### What is asked
Return all lines with the word "scene" in them.

### Data provided
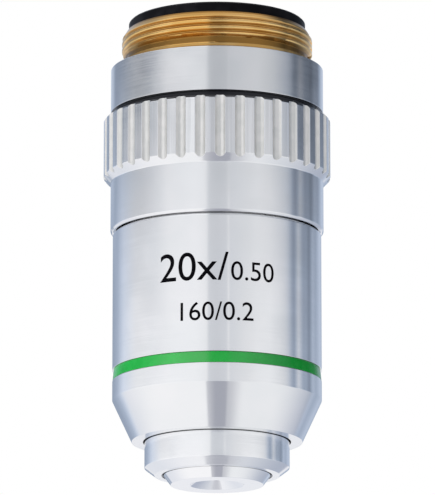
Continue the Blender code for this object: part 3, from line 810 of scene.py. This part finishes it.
# Colour band, green enamel run into the groove and stoved. Its colour gives the magnification. It is flush
# at its lower edge and a little low at the upper one, so that it mirrors the higher cards.
band_tilt = 0.12
band_outline = eased([
    (band_floor + seat, band_bottom + seat),
    (barrel_radius - seat, band_bottom + seat),
    (barrel_radius - seat - band_tilt, band_top - seat),
    (band_floor + seat, band_top - seat),
], fine_ease)


def glossy_enamel(name, first, second, gloss):
    """Stoved enamel with a slight orange peel, and a tone that wanders between two near ones."""
    peel_depth = 1e-6
    material = bpy.data.materials.new(name)
    material.use_nodes = True
    tree = material.node_tree
    shader = tree.nodes["Principled BSDF"]
    place = place_on_piece(tree)[0]
    tree.links.new(mixed(tree, ramp(tree, cloud(tree, place, scale=300.0), *patch_range), first, second),
                   shader.inputs["Base Color"])
    peel = cloud(tree, place, scale=2500.0, detail=1.0)
    bump = put(tree, "ShaderNodeBump", {"Height": peel, "Distance": peel_depth})
    tree.links.new(bump.outputs["Normal"], shader.inputs["Normal"])
    tree.links.new(ramp(tree, cloud(tree, place, scale=1200.0), 0.3, 0.7, 0.16, 0.22),
                   shader.inputs["Roughness"])
    shader.inputs["Specular IOR Level"].default_value = gloss
    return material


green_enamel = glossy_enamel("green_enamel", (0.001, 0.29, 0.028), (0.002, 0.33, 0.036), gloss=1.0)
fit_piece("colour_band_enamel", turned_mesh("colour_band_enamel", band_outline), green_enamel,
          "barrel", "colour_band")

# Engraved figures, cut in the barrel and filled with black: a magnification and an aperture in the upper
# line, a tube length and a cover glass in the lower. They are generic, with each line centred on the front.
black_enamel = glossy_enamel("engraving_black", (0.001, 0.001, 0.002), (0.002, 0.002, 0.003), gloss=0.03)
fill_depth = 0.05
fill_proud = 0.006
slice_width = 0.3
figure_share = 0.729
stroke_gain = 0.002
large_figures = 3.1
small_figures = 2.08
small_figures_gap = 0.25
lower_figures = 2.03
upper_line = -24.9
lower_line = -29.15


def flat_figures(text, height, left):
    """A flat mesh of the figures in millimetres, its left edge at left, and where its right edge is."""
    curve = bpy.data.curves.new("figures", "FONT")
    curve.body = text
    curve.size = height / figure_share
    curve.extrude = fill_depth / 2
    curve.resolution_u = 8
    curve.offset = stroke_gain * height
    pattern = bpy.data.objects.new("figures", curve)
    bpy.context.scene.collection.objects.link(pattern)
    mesh = bpy.data.meshes.new_from_object(pattern.evaluated_get(bpy.context.evaluated_depsgraph_get()))
    bpy.data.objects.remove(pattern)
    xs = [v.co.x for v in mesh.vertices]
    for v in mesh.vertices:
        v.co.x += left - min(xs)
    return mesh, left + max(xs) - min(xs)


def engrave(name, figures, base):
    """Wraps one line of figures round the barrel. figures holds (text, height, gap before it)."""
    bm = bmesh.new()
    right = 0.0
    for text, height, gap in figures:
        mesh, right = flat_figures(text, height, right + gap)
        bm.from_mesh(mesh)
    for x in np.arange(slice_width, right, slice_width):
        bmesh.ops.bisect_plane(bm, geom=bm.verts[:] + bm.edges[:] + bm.faces[:], plane_co=(x, 0, 0),
                               plane_no=(1, 0, 0))
    for vert in bm.verts:
        angle = (vert.co.x - right / 2) / barrel_radius - math.pi / 2
        radius = barrel_radius + fill_proud - fill_depth / 2 + vert.co.z
        vert.co = Vector((radius * math.cos(angle), radius * math.sin(angle), base + vert.co.y)) * MM
    bmesh.ops.remove_doubles(bm, verts=bm.verts, dist=1e-7)
    bmesh.ops.recalc_face_normals(bm, faces=bm.faces)
    mesh = bpy.data.meshes.new(name)
    bm.to_mesh(mesh)
    bm.free()
    fit_piece(name, mesh, black_enamel, "barrel")


engrave("figures_magnification", [("20x/", large_figures, 0.0), ("0.50", small_figures, small_figures_gap)],
        upper_line)
engrave("figures_tube_length", [("160/0.2", lower_figures, 0.0)], lower_line)

# Studio. The objective hangs in white air over a plain pale floor. Its metal mirrors cards that stand round
# it, dark where the camera looks in: lower ones in the barrel, upper ones in the collar and high ones in the
# thread. A card edge is (degrees round from the camera, brightness), and a rise is degrees over the horizon.
camera_distance = 0.6
camera_below_deg = 12.4
aim_height = -0.0191
aim_side = 0.00005
focal_length = 413.5
floor_height = -0.2
floor_reach = 1.5
floor_tone = (0.93, 0.93, 0.93)
lamp_place = (-0.6, -0.45, 0.1)
lamp_size = 0.4
lamp_watts = 5.0
plain_light = 0.62
brightest = 1.2
lower_room = (
    (-180, 0.36), (-155, 0.40), (-142, 0.50), (-125, 0.82), (-105, 0.96), (-85, 1.04), (-45, 1.04),
    (-22, 1.0), (-10.6, 0.94), (-9.4, 0.73), (0, 0.70), (11.0, 0.75), (12.4, 1.0), (13.8, 0.76), (27, 0.83),
    (45, 0.93), (60, 0.97), (72, 0.90), (80, 0.81), (85, 0.70), (90, 0.50), (94, 0.40), (101.5, 0.74),
    (110, 0.44), (116, 0.43), (122.5, 0.30), (131, 0.54), (140, 0.45), (158, 0.58), (180, 0.40),
)
upper_room = (
    (-180, 0.80), (-155, 0.60), (-146, 0.30), (-125, 0.17), (-111, 0.10), (-88, 0.06), (-78, 0.15),
    (-70, 0.28), (-55, 0.57), (-25, 0.74), (-10.6, 0.72), (-9.4, 0.61), (10, 0.58), (16, 0.63), (45, 0.62),
    (60, 0.46), (72, 0.32), (80, 0.25), (87, 0.15), (92, 0.03), (98, 0.0), (108, 0.0), (126, 0.04),
    (142, 0.10), (155, 0.56), (180, 0.80),
)
high_room = (
    (-180, 0.7), (-120, 0.6), (-60, 1.15), (-11, 1.2), (-9.0, 0.16), (11.0, 0.16), (16, 0.45), (30, 0.55),
    (50, 0.5), (70, 0.3), (95, 0.12), (130, 0.12), (160, 0.4), (180, 0.7),
)
horizon_rise = (-14.0, -9.0)
upper_cards_rise = (12.1, 14.3)
high_cards_rise = (17.0, 24.0)
ceiling_rise = (45.0, 65.0)
far_card_rise = (-6.0, -3.0)
far_card_side = (-0.95, -0.9)
gap_spread = (-80.0, -40.0, 0.12, 0.14)
gap_left_steps = ((-1.38, -1.18, 0.0, 0.68), (-1.3, -0.1, 0.0, 0.32))
gap_right_steps = ((1.13, 1.33, 0.35, 0.0), (1.3, 3.4, 0.65, 0.0))
gap_back = (-0.3, -0.1)
table_left_side = (-0.75, 0.1)
table_right_side = (-0.85, 0.3)
table_left_to_right = (0.0, 0.35)
dim_to_bright = (0.3, 0.9)
front_share = (0.0, 0.6, 0.0, 0.85)
back_share = (-0.7, -0.1, 0.5, 1.0)
dim_tint = (0.84, 1.0, 1.29)
bright_tint = (0.995, 1.0, 1.02)
ceiling_tone = (1.1, 1.1, 1.12)
gap_tone = (0.42, 0.43, 0.49)
left_far_tone = (0.80, 0.82, 0.88)
left_near_tone = (0.985, 0.985, 1.0)
right_far_tone = (0.45, 0.49, 0.59)
right_near_tone = (0.90, 0.91, 0.93)
far_card_tone = (0.86, 0.87, 0.91)


def round_the_room(tree, turn, cards):
    """How bright one height of the room is by the turn round the object, from its card edges."""
    ring = put(tree, "ShaderNodeFloatCurve", {"Value": turn})
    curve = ring.mapping.curves[0]
    ring.mapping.extend = "HORIZONTAL"
    while len(curve.points) < len(cards):
        curve.points.new(0.5, 0.5)
    for point, (angle, bright) in zip(curve.points, cards):
        point.handle_type = "VECTOR"
        point.location = ((angle + 180) / 360, bright / brightest)
    ring.mapping.update()
    return reckon(tree, "MULTIPLY", ring.outputs[0], brightest)


def cards_over_the_horizon(tree, x, ahead, rise):
    """Three heights of cards, bluer where they are dim or behind the object, under a bright ceiling."""
    turn = reckon(tree, "ADD", reckon(tree, "DIVIDE", reckon(tree, "ARCTAN2", x, ahead), 2 * math.pi), 0.5)
    low, high = upper_cards_rise
    up = put(tree, "ShaderNodeMapRange", {"Value": rise, "From Min": low, "From Max": high})
    bright = put(tree, "ShaderNodeMix", {0: up.outputs["Result"], 2: round_the_room(tree, turn, lower_room),
                                         3: round_the_room(tree, turn, upper_room)}).outputs[0]
    bright = put(tree, "ShaderNodeMix", {0: ramp(tree, rise, *high_cards_rise), 2: bright,
                                         3: round_the_room(tree, turn, high_room)}).outputs[0]
    plain = reckon(tree, "MAXIMUM", ramp(tree, bright, *dim_to_bright), ramp(tree, ahead, *front_share))
    plain = reckon(tree, "MULTIPLY", plain, ramp(tree, ahead, *back_share))
    tint = mixed(tree, plain, dim_tint, bright_tint)
    cards = put(tree, "ShaderNodeVectorMath", {0: tint, "Scale": bright}, operation="SCALE").outputs[0]
    return mixed(tree, ramp(tree, rise, *ceiling_rise), cards, ceiling_tone)


def table_under_the_horizon(tree, x, ahead, rise):
    """A pale table, darker behind and on the right, with a gap in front that fades out on its right."""
    across = reckon(tree, "DIVIDE", x, ramp(tree, rise, *gap_spread))
    left = reckon(tree, "ADD", *(ramp(tree, across, *step) for step in gap_left_steps))
    right = reckon(tree, "ADD", *(ramp(tree, across, *step) for step in gap_right_steps))
    in_gap = reckon(tree, "MULTIPLY", reckon(tree, "MULTIPLY", left, right), ramp(tree, ahead, *gap_back))
    left_side = mixed(tree, ramp(tree, ahead, *table_left_side), left_far_tone, left_near_tone)
    right_side = mixed(tree, ramp(tree, ahead, *table_right_side), right_far_tone, right_near_tone)
    table = mixed(tree, ramp(tree, x, *table_left_to_right), left_side, right_side)
    return mixed(tree, in_gap, table, gap_tone)


def light_the_room():
    """A world that metal sees as the studio, that lights all else plainly and is white to the camera."""
    world = bpy.data.worlds.new("studio")
    bpy.context.scene.world = world
    world.use_nodes = True
    tree = world.node_tree
    tree.nodes.clear()
    direction = put(tree, "ShaderNodeTexCoord").outputs["Generated"]
    x, y, z = put(tree, "ShaderNodeSeparateXYZ", {0: direction}).outputs
    ahead = reckon(tree, "MULTIPLY", y, -1.0)
    rise = reckon(tree, "DIVIDE", reckon(tree, "ARCSINE", z), math.radians(1.0))
    studio = mixed(tree, ramp(tree, rise, *horizon_rise), table_under_the_horizon(tree, x, ahead, rise),
                   cards_over_the_horizon(tree, x, ahead, rise))
    far_card = reckon(tree, "MULTIPLY", ramp(tree, ahead, *far_card_side, 1.0, 0.0),
                      ramp(tree, rise, *far_card_rise, 1.0, 0.0))
    studio = mixed(tree, far_card, studio, far_card_tone)
    path = put(tree, "ShaderNodeLightPath").outputs
    lighting = put(tree, "ShaderNodeBackground", {"Color": (1.0, 1.0, 1.0, 1.0), "Strength": plain_light})
    mirrored = put(tree, "ShaderNodeBackground", {"Color": studio})
    white = put(tree, "ShaderNodeBackground", {"Color": (1.0, 1.0, 1.0, 1.0)})
    metal = put(tree, "ShaderNodeMixShader", {0: path["Is Glossy Ray"], 1: lighting.outputs[0],
                                              2: mirrored.outputs[0]})
    clear = reckon(tree, "MAXIMUM", path["Is Camera Ray"], path["Is Transmission Ray"])
    seen = put(tree, "ShaderNodeMixShader", {0: clear, 1: metal.outputs[0], 2: white.outputs[0]})
    put(tree, "ShaderNodeOutputWorld", {0: seen.outputs[0]})


def hang_lamp():
    """A soft square lamp on the left, which looks at the objective's middle and isn't seen in the metal."""
    light = bpy.data.lights.new("key_lamp", "AREA")
    light.size = lamp_size
    light.energy = lamp_watts
    lamp = bpy.data.objects.new("key_lamp", light)
    lamp.location = lamp_place
    lamp.rotation_euler = (Vector((0, 0, aim_height)) - lamp.location).to_track_quat("-Z", "Y").to_euler()
    lamp.visible_glossy = False
    bpy.context.scene.collection.objects.link(lamp)


def lay_floor():
    """A pale floor far under the objective that keeps its shadow. It is clear from below and in mirrors."""
    mesh = bpy.data.meshes.new("floor")
    sides = ((-1, -1), (1, -1), (1, 1), (-1, 1))
    corners = [(x * floor_reach, y * floor_reach, floor_height) for x, y in sides]
    mesh.from_pydata(corners, [], [(0, 1, 2, 3)])
    floor = bpy.data.objects.new("floor", mesh)
    bpy.context.scene.collection.objects.link(floor)
    material = bpy.data.materials.new("floor_pale")
    material.use_nodes = True
    tree = material.node_tree
    paper = tree.nodes["Principled BSDF"]
    paper.inputs["Base Color"].default_value = (*floor_tone, 1.0)
    paper.inputs["Roughness"].default_value = 0.8
    clear = put(tree, "ShaderNodeBsdfTransparent")
    from_below = put(tree, "ShaderNodeNewGeometry").outputs["Backfacing"]
    shown = put(tree, "ShaderNodeMixShader", {0: from_below, 1: paper.outputs[0], 2: clear.outputs[0]})
    tree.links.new(shown.outputs[0], tree.nodes["Material Output"].inputs["Surface"])
    mesh.materials.append(material)
    floor.visible_glossy = False
    floor.visible_transmission = False


def set_camera():
    """A long lens a little below the objective, which looks up at it as in the photograph."""
    below = math.radians(camera_below_deg)
    data = bpy.data.cameras.new("camera")
    data.lens = focal_length
    data.sensor_width = 36.0
    data.clip_start = 0.01
    data.clip_end = 10.0
    camera = bpy.data.objects.new("camera", data)
    camera.location = (aim_side, -camera_distance * math.cos(below),
                       aim_height - camera_distance * math.sin(below))
    camera.rotation_euler = (math.pi / 2 + below, 0, 0)
    bpy.context.scene.collection.objects.link(camera)
    bpy.context.scene.camera = camera


light_the_room()
hang_lamp()
lay_floor()
set_camera()
bpy.context.scene.view_settings.view_transform = "Standard"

### The result
Continue the Blender code for this object: part 3, from line 810 of scene.py. This part finishes it.
    bpy.context.scene.collection.objects.link(pattern)
    bpy.context.scene.world = world
    bpy.context.scene.collection.objects.link(lamp)
    bpy.context.scene.collection.objects.link(floor)
    bpy.context.scene.collection.objects.link(camera)
    bpy.context.scene.camera = camera
bpy.context.scene.view_settings.view_transform = "Standard"